1993) (holding that a motion for summary judgment “must stand or fall on the
grounds expressly presented in the motion”); see also Double Diamond, Inc. v.
Van Tyne, 109 S.W.3d 848, 852 (Tex. App.—Dallas 2003, no pet.) (where
traditional summary judgment motion did not address claim for declaratory
judgment, trial court erred in granting summary judgment on declaratory
judgment cause of action).
U.S. Bank argued it was entitled to summary judgment because its
summary judgment evidence proved that it was the owner and holder of the note
and the deed of trust and, therefore, was entitled to enforce them. U.S. Bank
further argued it was entitled to summary judgment because the specific amounts
owed and how the payments were applied is irrelevant because it is indisputable
that the loan was in default as the Trimms had not made any payments on the
loan since January 2008. The purpose of a declaratory judgment action is to
“declare [the] rights, status, and other legal relations whether or not further relief
is or could be claimed.” Tex. Civ. Prac. & Rem. Code Ann. § 37.003(a) (West
2008). By granting U.S. Bank’s motion for summary judgment, the trial court
effectively entered a take-nothing judgment against the Trimms on their request
28 for declaratory relief, thereby denying the Trimms a determination by declaratory
judgment. But U.S. Bank did not move for summary judgment on the grounds
that the Trimms were not entitled to declaratory relief. Therefore, the trial court
erred by granting summary judgment on the Trimms’ claims for declaratory relief.

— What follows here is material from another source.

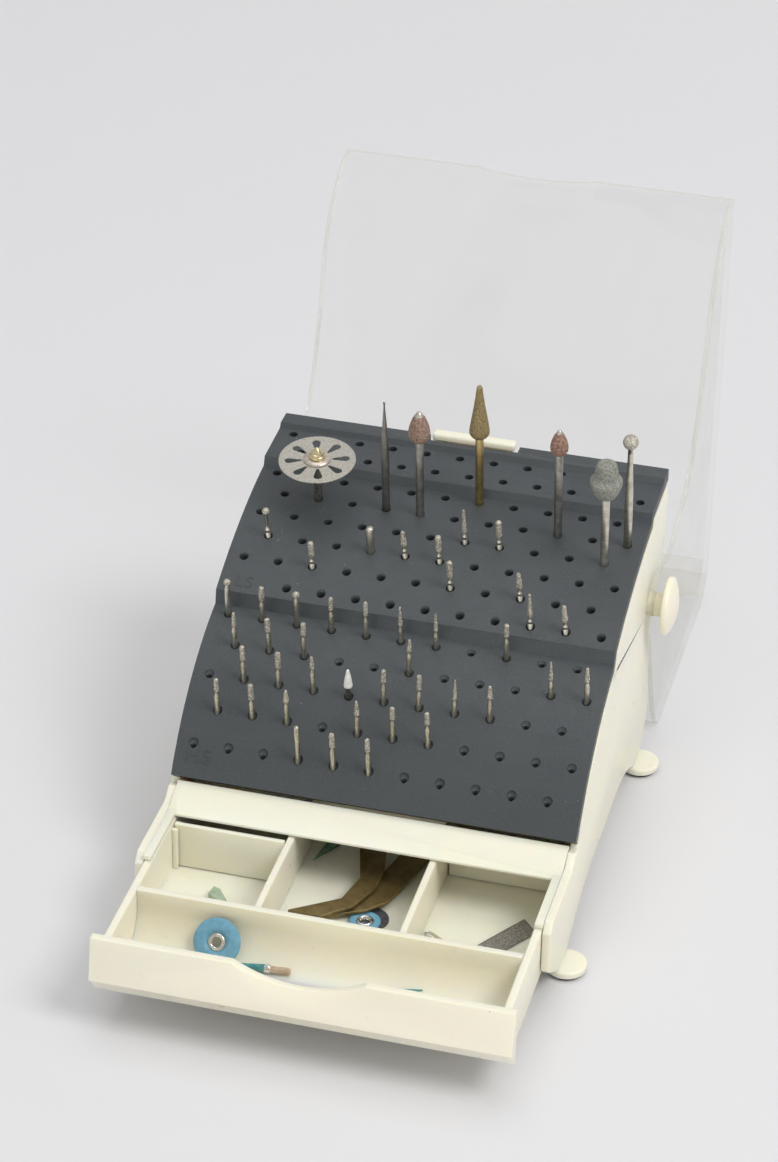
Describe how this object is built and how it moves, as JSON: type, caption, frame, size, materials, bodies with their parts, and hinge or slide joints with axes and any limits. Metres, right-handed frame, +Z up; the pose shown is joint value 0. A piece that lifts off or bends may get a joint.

See G&H Towing Co., 347 S.W.3d at 297 (noting that a court cannot grant
summary judgment on grounds not presented in the motion). Accordingly, we
sustain the Trimms’ first issue.
Conclusion
We overrule the Trimms’ sixth issue. Having sustained all of the Trimms’
remaining issues, we reverse the trial court’s summary judgment and remand this
case to the trial court for further proceedings. See Tex. R. App. P. 43.2(d).
/s/ Anne Gardner ANNE GARDNER JUSTICE
PANEL: GARDNER, WALKER, and MCCOY, JJ.